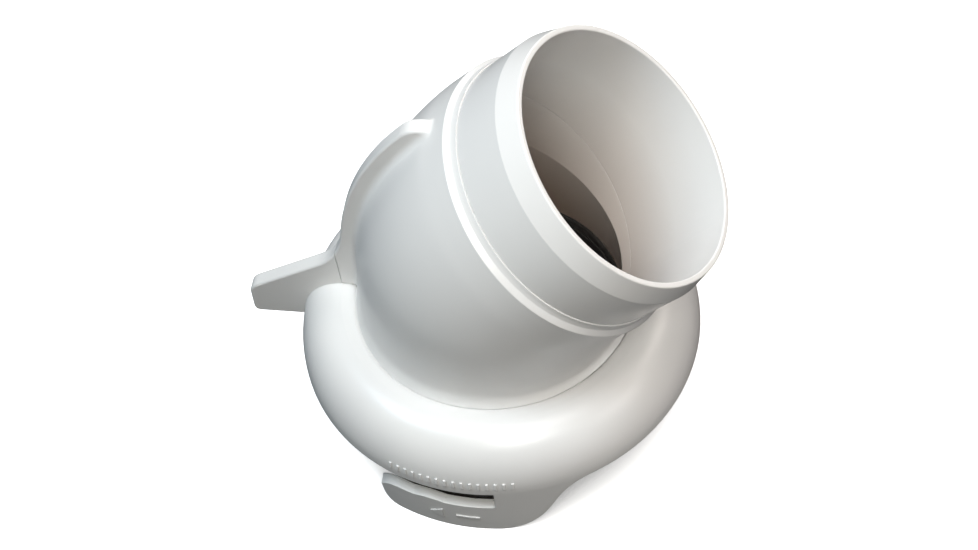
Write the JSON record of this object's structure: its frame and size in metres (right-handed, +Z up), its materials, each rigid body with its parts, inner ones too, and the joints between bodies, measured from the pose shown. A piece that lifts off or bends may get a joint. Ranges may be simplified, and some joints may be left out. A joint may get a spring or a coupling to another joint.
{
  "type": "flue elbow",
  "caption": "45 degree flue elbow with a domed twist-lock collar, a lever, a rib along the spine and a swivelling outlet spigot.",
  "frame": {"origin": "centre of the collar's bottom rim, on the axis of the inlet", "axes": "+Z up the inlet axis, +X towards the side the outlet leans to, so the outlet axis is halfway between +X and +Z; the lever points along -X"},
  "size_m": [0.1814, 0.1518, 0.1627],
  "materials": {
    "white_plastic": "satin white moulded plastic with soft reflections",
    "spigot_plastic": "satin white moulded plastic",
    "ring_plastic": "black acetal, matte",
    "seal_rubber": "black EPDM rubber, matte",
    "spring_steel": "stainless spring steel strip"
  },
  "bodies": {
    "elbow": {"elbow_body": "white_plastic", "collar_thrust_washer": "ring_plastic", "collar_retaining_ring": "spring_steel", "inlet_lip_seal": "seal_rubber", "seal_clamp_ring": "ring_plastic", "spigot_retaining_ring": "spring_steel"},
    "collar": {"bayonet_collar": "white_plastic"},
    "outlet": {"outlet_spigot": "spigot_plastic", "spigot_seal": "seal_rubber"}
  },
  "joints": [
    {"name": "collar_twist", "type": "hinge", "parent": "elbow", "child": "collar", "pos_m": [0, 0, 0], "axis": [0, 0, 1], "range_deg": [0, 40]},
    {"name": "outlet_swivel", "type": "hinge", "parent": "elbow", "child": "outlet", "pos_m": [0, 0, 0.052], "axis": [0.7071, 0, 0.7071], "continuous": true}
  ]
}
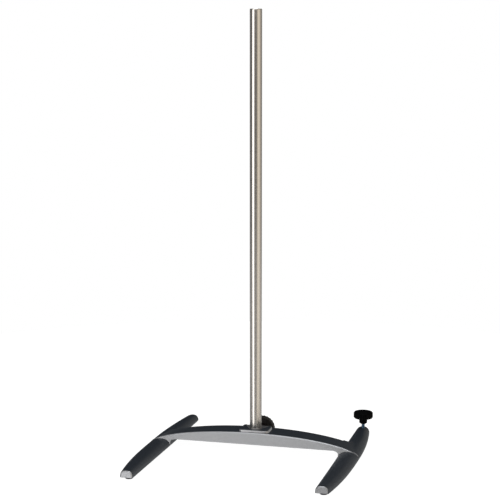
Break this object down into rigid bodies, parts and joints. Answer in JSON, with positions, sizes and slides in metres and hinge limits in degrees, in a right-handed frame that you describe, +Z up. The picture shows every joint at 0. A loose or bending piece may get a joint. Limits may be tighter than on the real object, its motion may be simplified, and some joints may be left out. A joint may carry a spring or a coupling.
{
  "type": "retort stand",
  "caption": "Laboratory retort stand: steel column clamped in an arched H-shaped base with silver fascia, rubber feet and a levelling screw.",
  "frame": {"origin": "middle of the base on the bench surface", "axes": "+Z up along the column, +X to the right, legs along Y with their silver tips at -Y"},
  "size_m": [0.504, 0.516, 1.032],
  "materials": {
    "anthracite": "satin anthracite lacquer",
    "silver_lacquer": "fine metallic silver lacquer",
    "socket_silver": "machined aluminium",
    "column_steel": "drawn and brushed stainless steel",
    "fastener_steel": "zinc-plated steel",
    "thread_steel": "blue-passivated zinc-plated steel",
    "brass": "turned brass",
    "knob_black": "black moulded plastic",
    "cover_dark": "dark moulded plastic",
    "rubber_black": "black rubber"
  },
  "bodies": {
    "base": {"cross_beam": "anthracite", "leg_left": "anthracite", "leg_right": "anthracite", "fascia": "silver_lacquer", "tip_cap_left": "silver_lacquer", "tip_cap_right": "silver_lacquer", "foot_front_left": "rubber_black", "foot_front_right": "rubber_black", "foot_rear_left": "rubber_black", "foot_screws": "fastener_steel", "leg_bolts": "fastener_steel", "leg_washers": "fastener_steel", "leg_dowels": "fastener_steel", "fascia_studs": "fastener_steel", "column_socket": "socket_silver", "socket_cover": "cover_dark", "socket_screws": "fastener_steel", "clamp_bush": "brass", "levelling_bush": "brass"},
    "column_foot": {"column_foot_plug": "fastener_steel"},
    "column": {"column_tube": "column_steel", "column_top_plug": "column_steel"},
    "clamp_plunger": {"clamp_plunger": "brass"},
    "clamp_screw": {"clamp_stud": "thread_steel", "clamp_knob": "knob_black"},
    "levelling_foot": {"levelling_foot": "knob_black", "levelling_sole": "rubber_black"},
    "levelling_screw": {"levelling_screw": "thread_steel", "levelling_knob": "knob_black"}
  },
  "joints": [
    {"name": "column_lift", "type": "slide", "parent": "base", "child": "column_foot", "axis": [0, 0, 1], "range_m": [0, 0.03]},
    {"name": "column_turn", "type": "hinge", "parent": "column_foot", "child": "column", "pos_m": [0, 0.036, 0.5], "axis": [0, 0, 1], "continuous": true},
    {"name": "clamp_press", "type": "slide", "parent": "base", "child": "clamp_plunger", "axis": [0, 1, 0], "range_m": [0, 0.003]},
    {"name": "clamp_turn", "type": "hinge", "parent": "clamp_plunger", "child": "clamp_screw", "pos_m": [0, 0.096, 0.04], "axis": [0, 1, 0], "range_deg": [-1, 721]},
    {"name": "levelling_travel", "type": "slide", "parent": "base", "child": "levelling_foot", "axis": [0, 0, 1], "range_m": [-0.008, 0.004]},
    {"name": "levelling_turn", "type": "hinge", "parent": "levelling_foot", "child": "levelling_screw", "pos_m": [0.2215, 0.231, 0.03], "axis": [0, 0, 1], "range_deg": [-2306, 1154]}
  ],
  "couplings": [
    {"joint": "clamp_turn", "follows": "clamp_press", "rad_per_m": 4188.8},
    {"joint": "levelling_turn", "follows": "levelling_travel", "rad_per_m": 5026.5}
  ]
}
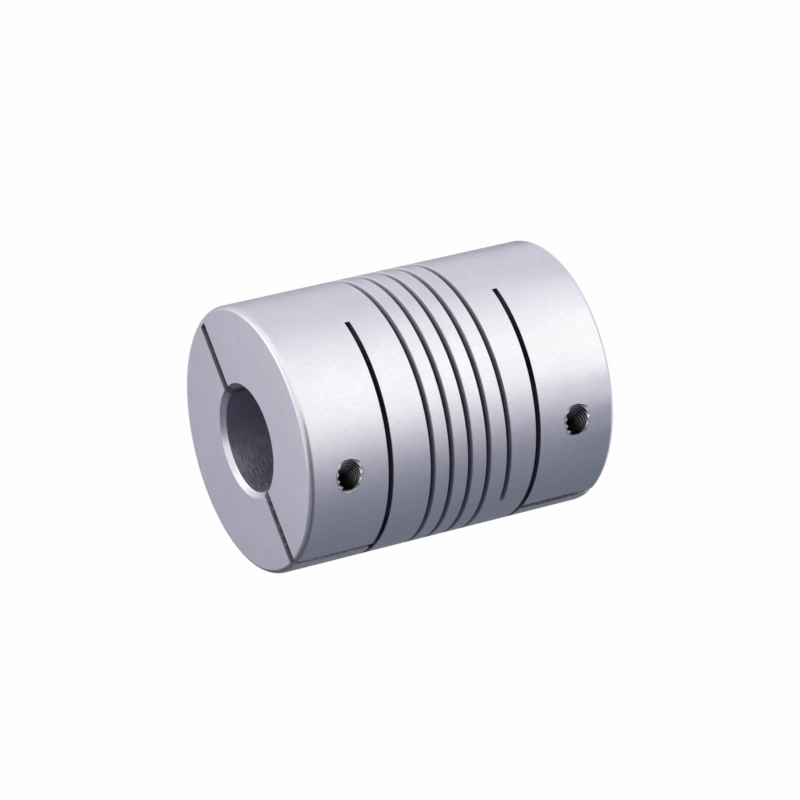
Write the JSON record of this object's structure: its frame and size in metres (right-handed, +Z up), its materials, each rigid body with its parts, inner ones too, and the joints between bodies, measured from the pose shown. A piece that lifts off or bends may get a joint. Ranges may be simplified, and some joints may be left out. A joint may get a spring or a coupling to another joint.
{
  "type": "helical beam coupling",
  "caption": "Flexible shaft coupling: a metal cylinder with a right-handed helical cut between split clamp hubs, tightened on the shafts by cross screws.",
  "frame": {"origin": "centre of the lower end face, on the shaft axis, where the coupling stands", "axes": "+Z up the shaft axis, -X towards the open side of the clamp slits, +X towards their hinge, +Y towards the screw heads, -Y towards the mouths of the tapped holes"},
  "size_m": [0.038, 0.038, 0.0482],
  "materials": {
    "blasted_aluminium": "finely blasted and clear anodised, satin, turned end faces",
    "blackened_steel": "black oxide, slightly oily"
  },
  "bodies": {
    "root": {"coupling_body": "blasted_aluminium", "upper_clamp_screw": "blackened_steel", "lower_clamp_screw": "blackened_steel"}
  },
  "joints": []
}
==
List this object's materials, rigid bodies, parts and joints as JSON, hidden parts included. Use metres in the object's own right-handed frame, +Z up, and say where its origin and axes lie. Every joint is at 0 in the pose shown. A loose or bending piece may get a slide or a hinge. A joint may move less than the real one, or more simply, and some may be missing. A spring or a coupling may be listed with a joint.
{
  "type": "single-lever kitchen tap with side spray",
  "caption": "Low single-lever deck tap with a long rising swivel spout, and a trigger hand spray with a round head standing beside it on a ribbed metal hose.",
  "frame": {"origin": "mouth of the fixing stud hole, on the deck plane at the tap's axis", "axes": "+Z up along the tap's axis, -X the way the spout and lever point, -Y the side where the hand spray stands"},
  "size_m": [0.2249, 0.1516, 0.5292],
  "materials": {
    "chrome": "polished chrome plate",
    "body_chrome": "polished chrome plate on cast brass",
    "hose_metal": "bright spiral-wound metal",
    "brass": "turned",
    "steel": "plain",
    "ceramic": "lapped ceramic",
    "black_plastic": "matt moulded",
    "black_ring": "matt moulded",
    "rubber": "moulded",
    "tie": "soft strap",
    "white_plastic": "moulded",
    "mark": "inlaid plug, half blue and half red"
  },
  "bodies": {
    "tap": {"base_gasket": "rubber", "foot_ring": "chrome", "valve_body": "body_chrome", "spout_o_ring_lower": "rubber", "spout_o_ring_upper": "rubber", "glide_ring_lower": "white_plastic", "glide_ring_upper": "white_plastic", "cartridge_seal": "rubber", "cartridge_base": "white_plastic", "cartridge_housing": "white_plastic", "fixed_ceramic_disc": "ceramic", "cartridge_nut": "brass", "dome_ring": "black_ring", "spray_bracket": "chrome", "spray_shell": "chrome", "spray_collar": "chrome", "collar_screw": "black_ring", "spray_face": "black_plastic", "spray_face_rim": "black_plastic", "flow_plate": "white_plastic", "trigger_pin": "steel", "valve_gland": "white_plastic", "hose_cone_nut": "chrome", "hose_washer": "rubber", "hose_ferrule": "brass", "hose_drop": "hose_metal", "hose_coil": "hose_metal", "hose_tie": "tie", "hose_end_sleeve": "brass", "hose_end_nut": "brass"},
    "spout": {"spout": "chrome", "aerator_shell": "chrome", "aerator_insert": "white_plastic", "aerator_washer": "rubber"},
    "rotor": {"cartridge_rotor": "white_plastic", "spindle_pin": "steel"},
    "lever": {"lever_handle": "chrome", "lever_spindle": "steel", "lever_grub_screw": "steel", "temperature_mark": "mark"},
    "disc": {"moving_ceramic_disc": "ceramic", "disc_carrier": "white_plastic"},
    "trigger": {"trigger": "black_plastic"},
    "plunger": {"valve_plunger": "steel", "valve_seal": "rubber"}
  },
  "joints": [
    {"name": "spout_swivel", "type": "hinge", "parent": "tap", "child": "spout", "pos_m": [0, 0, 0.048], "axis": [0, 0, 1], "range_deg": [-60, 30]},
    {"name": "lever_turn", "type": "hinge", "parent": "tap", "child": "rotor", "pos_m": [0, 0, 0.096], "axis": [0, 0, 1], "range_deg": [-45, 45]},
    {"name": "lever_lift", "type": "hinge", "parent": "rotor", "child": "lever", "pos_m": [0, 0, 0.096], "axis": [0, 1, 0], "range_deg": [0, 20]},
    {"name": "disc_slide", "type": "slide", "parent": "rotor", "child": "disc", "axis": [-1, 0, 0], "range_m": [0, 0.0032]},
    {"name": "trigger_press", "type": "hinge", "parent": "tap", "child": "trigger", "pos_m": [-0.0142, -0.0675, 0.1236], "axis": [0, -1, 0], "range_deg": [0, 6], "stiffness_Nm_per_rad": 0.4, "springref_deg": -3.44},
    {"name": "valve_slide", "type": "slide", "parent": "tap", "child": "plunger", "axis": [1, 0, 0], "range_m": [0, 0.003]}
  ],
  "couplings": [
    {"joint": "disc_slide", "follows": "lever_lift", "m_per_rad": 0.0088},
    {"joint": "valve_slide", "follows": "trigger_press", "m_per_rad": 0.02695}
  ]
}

■ **What needs to be done**
Copy the lines from the entries above in which the word "bending" appears.

■ **Result below**
Break this object down into rigid bodies, parts and joints. Answer in JSON, with positions, sizes and slides in metres and hinge limits in degrees, in a right-handed frame that you describe, +Z up. The picture shows every joint at 0. A loose or bending piece may get a joint. Limits may be tighter than on the real object, its motion may be simplified, and some joints may be left out. A joint may carry a spring or a coupling.
List this object's materials, rigid bodies, parts and joints as JSON, hidden parts included. Use metres in the object's own right-handed frame, +Z up, and say where its origin and axes lie. Every joint is at 0 in the pose shown. A loose or bending piece may get a slide or a hinge. A joint may move less than the real one, or more simply, and some may be missing. A spring or a coupling may be listed with a joint.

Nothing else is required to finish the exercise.